Today Langer, now 54, admits that as a youth she was sheltered in her predominantly coloured community of Greenwood Park in Durban.

“We were indirectly affected because we were isolated and lived in a coloured area where there was a sense of family and community. Everyone knew everyone,” said Langer, who was at Parkhill Secondary in Greenwood Park in 1976.

“My parents were in the Labour Party, they went all over trying to raise funds for the party. My father was involved in everything, he read every newspaper, watched the news to seewhat was happening,” Langer recalls.

As she got older, she became more aware of what was happening in the country, with her elder brother being at university and involved in politics.

Her parents taught her to treat black people with respect. She said even though she was still young, she was aware that black students were receiving a lower-quality education than they were. “So we understood their plight and we were shocked to hear about the June 16 uprising, and that children had died.”

Speaking of today’s youth, she observed they were better off than in the past. “They have everything going for them, but they are too spoilt and are not grabbing the opportunities.”

School principal Kugan Subrayen said he was so appalled by the events of June 16, 1976, that it stirred his opposition to the government of the day.

Subrayen was 13 at the time and growing up in Verulam when police acted against Soweto school pupils protesting against being taught in Afrikaans.

He was a Grade 8 pupil at Talwan Singh Primary school when the Soweto massacre made international headlines.

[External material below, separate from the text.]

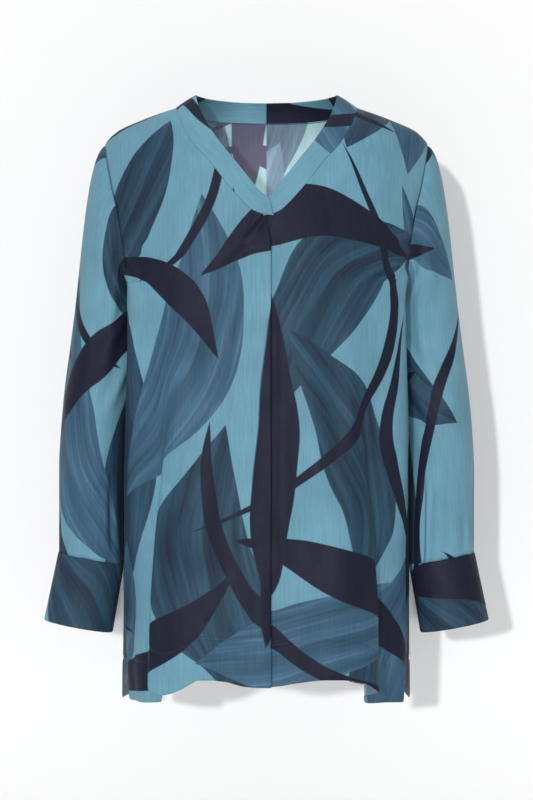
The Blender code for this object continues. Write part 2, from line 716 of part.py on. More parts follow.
def cloth(collection, name, grid, closed=False, outside=True):
    """An object from a grid of points, an open surface with a wall. closed joins last column to first."""
    rows, columns = grid.shape[:2]
    faces = []
    for row in range(rows - 1):
        for place in range(columns if closed else columns - 1):
            here = row * columns + place
            beside = row * columns + (place + 1) % columns
            face = (here, beside, beside + columns, here + columns)
            faces.append(face if outside else face[::-1])
    mesh = bpy.data.meshes.new(name)
    mesh.from_pydata(grid.reshape(-1, 3).tolist(), [], faces)
    mesh.materials.append(cloth_material(name))
    mesh.shade_smooth()
    piece = bpy.data.objects.new(name, mesh)
    wall = piece.modifiers.new("wall", "SOLIDIFY")
    wall.thickness = WALL
    wall.offset = 0.0
    collection.objects.link(piece)
    return piece


# Columns beside each fold, in half widths from its middle, and the other columns of each panel
FOLD_TURNS = np.array([-3, -2, -1.4, -1.05, -0.75, -0.4, 0, 0.4, 0.75, 1.05, 1.4, 2, 3])
FRONT_PLACES = (-1.0, -0.97, -0.94, -0.90, -0.86, -0.26, -0.14, 0.16, 0.25, 0.86, 0.90, 0.94, 0.97, 1.0)
BACK_PLACES = (0.0, 0.08, 0.16, 0.86, 0.90, 0.94, 0.97, 1.0)


def panel_columns(side, sign):
    """All the columns of a panel, sorted, close together at its folds."""
    places = list(FRONT_PLACES if side == FRONT else BACK_PLACES)
    for fold in panel_folds(side, sign):
        places += list(column_home(fold) + FOLD_TURNS * column_width(fold))
    return np.array(sorted(places))


def main():
    for thing in list(bpy.data.objects):
        bpy.data.objects.remove(thing, do_unlink=True)
    collection = bpy.data.collections.new("tunic blouse")
    bpy.context.scene.collection.children.link(collection)

    front = panel(FRONT, LEFT, panel_columns(FRONT, LEFT))
    leave_seams(front)
    cloth(collection, "front_panel", front)

    for name, sign in (("left", LEFT), ("right", RIGHT)):
        back = panel(BACK, sign, panel_columns(BACK, sign))
        leave_seams(back)
        cloth(collection, f"back_{name}", back, outside=sign == RIGHT)

    turns = np.arange(SLEEVE_TURNS) * 2 * math.pi / SLEEVE_TURNS
    for name, sign in (("left", LEFT), ("right", RIGHT)):
        mirror = np.array([sign, 1, 1])
        arm = sleeve(turns) * mirror
        cloth(collection, f"sleeve_{name}", arm, closed=True, outside=sign == LEFT)
        wrist = cuff(turns) * mirror
        cloth(collection, f"cuff_{name}", wrist, closed=True, outside=sign == LEFT)
        cloth(collection, f"neckband_{name}", band(sign), outside=sign == RIGHT)


main()
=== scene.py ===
# %% [markdown]
# # A printed viscose tunic blouse
#
# This notebook dresses the CAD model of a long-sleeved tunic blouse, filled out as if worn. The frame holds
# the solids. Everything here is in metres, +Z up, with the front towards -Y and the wearer's left at +X.

import math

import bpy
import numpy as np
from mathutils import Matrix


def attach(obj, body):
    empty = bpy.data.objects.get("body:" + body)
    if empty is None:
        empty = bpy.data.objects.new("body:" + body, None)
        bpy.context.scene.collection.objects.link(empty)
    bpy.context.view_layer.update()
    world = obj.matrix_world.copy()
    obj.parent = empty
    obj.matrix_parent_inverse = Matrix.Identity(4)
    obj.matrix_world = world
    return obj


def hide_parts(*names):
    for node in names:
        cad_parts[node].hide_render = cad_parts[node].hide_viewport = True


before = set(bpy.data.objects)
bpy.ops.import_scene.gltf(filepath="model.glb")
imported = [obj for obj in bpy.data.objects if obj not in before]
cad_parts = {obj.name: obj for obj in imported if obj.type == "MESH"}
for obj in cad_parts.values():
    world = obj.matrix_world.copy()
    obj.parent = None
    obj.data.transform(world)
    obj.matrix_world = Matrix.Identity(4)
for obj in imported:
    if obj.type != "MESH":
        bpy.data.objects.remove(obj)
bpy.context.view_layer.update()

# %% [markdown]
# ## The camera
#
# The photograph was taken from straight in front with a long lens. A lens of 108 mm, 3 m away, flattens the
# depth in the same way, so what lies 12 cm forward looks only 4% larger.

# %% Camera
EYE = (0.0, -3.0, -0.365)


def new_object(name, data):
    """A new object in the scene."""
    thing = bpy.data.objects.new(name, data)
    bpy.context.scene.collection.objects.link(thing)
    return thing


camera = new_object("camera", bpy.data.cameras.new("camera"))
camera.location = EYE
camera.rotation_euler = (math.pi / 2, 0.0, 0.0)
camera.data.lens = 108.0
camera.data.sensor_width = 36.0
bpy.context.scene.camera = camera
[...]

His history teacher Bikram Budhoo, who often veered away from the prescribed syllabus to talk about the atrocities of apartheid, broke the news to Subrayen and his classmates.

“Their (the protesters) disapproval resonated with me.

“I struggled with the little Afrikaans I was being taught while their (black students) entire learning was going to be done in a language that was not their mother tongue. It was unacceptable,” he said.

A big worry was the same ruling being enforced in KZN schools. It was inevitable that Subrayen would be drawn into the active resistance against apartheid. He served as the secretary of the anti-apartheid Natal Indian Congress and later as president of Verulam’s Youth League.

“We were not as militant as the Youth League of today, but we made our presence felt,” he said. “A few of us were keen to travel to the ANC’s headquarters in Lusaka (Zambia), but my father, who was politically liberated, disapproved of such a move,” Subrayen recalled.

Sheila Mhlongo, who owns a small Durban media company, vividly remembers the June 16 events. She was 16 at the time and a pupil at Nkodibe Secondary School in Mtubatuba.

Mhlongo, now 54, remembers the year also because her mother died, and because the events in Soweto awakened her political consciousness, helped by the many pupils from Sowetan schools who fled to KwaZulu-Natal to be educated in safety.

“They flocked to our schools in droves. That’s where my political enlightenment was aroused. However, we were languishing under the hold of the Inkatha yeNkululeko yeSizwe, now the IFP. Even though we knew something about (Nelson) Mandela, we knew nothing about the ANC,” she said.

Mhlongo said you could only belong to Inkatha then.

“I, myself, was a delegate of my school for the Inkatha Youth Brigade,” she said.

Mhlongo remembers she and her schoolmates and other Inkatha Youth Brigade members marching from Nongoma to Ulundi in support of the Soweto pupils.

“Such was the situation that in a class you would be learning with a very older girl or boy of perhaps 21 or 22, but still doing a lower grade. Mostly they were from Johannesburg, having been sent by their parents to Zululand to finish their studies.

“Although I was oblivious to what was really going on, when I look back I realise I was also affected by the events of June 16, 1976,” she said.

The issue was Afrikaans, but she thinks there was little resistance in rural Natal. Even though the children from Soweto tried to infuse the rebellion, the Inkatha stronghold meant that such dissension was suppressed.

She believes the youth of today can take a leaf from book of those youngsters involved in the struggles of 38 years ago.